When you say they don't move when you try to use the switch are they not moving at all or just a bit? Some of the possible problems are the B/R wire which is connected to your driver window switch "might not" be carrying voltage from the fuse box to the window switch. The job of the B/R wire is only to bring power from the fuse box to the driver's side window switch. You need to check if the B/R wire has voltage when the key is turned to on. If it doesn't show voltage then either your power window fuse is blown ( this fuse is a 30 amp fuse and it's located in your interior fuse box, 3rd row from top and on the far right) or there is an unplugged harness or there is a short in the wire( which should blow your fuse). Also, ther are two wires connected to the 30 amp fuse in the fuse box. The B/R wire takes power from the fuse box to the switch and there is a B/W wire which supplies the power to the fuse which comes from the ignition harness so this wire might not have power which would prevent the B/R wire from receiving power.

Also, your problem might be related to your window switch.
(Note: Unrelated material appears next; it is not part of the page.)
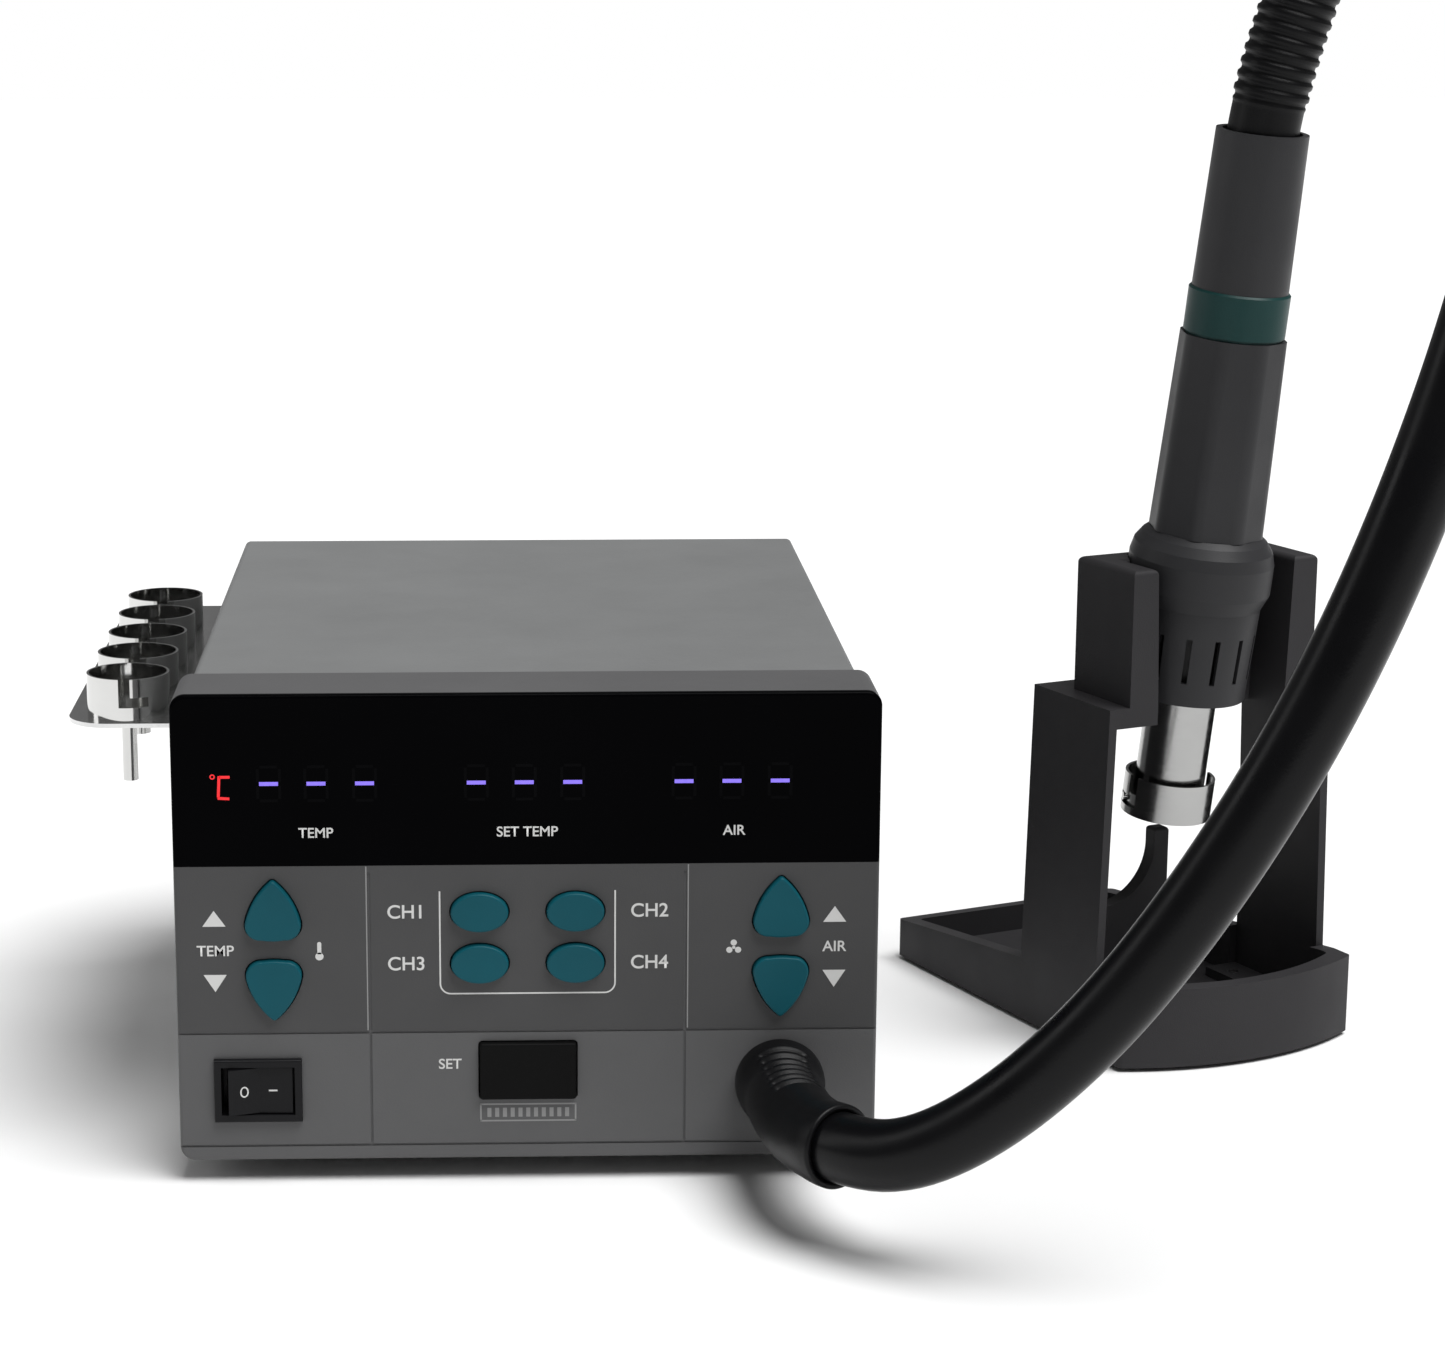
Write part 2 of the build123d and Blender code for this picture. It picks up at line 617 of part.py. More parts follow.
with BuildPart() as heater_barrel:
    sleeve(BARREL_R - BARREL_WALL, BARREL_R, MOUTH_S + 1.4, 80)
    sleeve(BARREL_R - BARREL_WALL, NOZZLE_R - NOZZLE_WALL - 0.4, MOUTH_S + 1.4, MOUTH_S + 6.2)
    pin_low = HANDLE.offset(PIN_S).origin
    for way in (-1, 1):
        pin_plane = Plane(origin=pin_low, x_dir=HANDLE.z_dir, z_dir=HANDLE.x_dir * way)
        rod(pin_plane.offset(BARREL_R - 0.4), PIN_R, NOZZLE_R - BARREL_R + 0.4)
finish(heater_barrel.part, "heater_barrel")

with BuildPart() as heater_core:
    with BuildSketch(HANDLE.offset(10)):
        Circle(7.4)
        with PolarLocations(4.4, 6):
            Circle(1.3, mode=Mode.SUBTRACT)
    extrude(amount=58)
finish(heater_core.part, "heater_core")

with BuildPart() as heater_insulator:
    sleeve(7.4, BARREL_R - BARREL_WALL, 12, 66)
finish(heater_insulator.part, "heater_insulator")

SHIELD_LOW, SHIELD_HIGH = SHIELD_S

with BuildPart() as nose_shield:
    turned([(12, SHIELD_LOW), (18.5, SHIELD_LOW), (19.4, SHIELD_HIGH), (17.6, SHIELD_HIGH),
            (16.8, SHIELD_LOW + 2), (12, SHIELD_LOW + 2)])
    with BuildSketch(HANDLE.offset(SHIELD_LOW + 7)):
        with PolarLocations(19, 14):
            Rectangle(8, 1.7)
    extrude(amount=13.8, mode=Mode.SUBTRACT)
finish(nose_shield.part, "nose_shield")

with BuildPart() as handle_collar:
    turned([(17.6, SHIELD_HIGH), (19.5, SHIELD_HIGH), (COLLAR_R, SHIELD_HIGH + 4.5), (COLLAR_R, 76),
            (20.6, 79.6), (18.6, 82.4), (16.6, COLLAR_TOP), (12.4, COLLAR_TOP), (12.4, 81.6),
            (BARREL_R, 81.6), (BARREL_R, 68), (17.6, 68)])
finish(handle_collar.part, "handle_collar")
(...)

The R/B wire should make the window go up and the G/B makes it go down. Take the method you used to apply power to the motor and use that info to jumper either the R/B wire or the G/B wire to the motor and bypass the switch itself "if" you know that the B/R wire is indeed bringing voltage to your switch for if it is then your problem has to be the up and down wires in the switch are not passing this voltage from the B/R wire on to your window motor.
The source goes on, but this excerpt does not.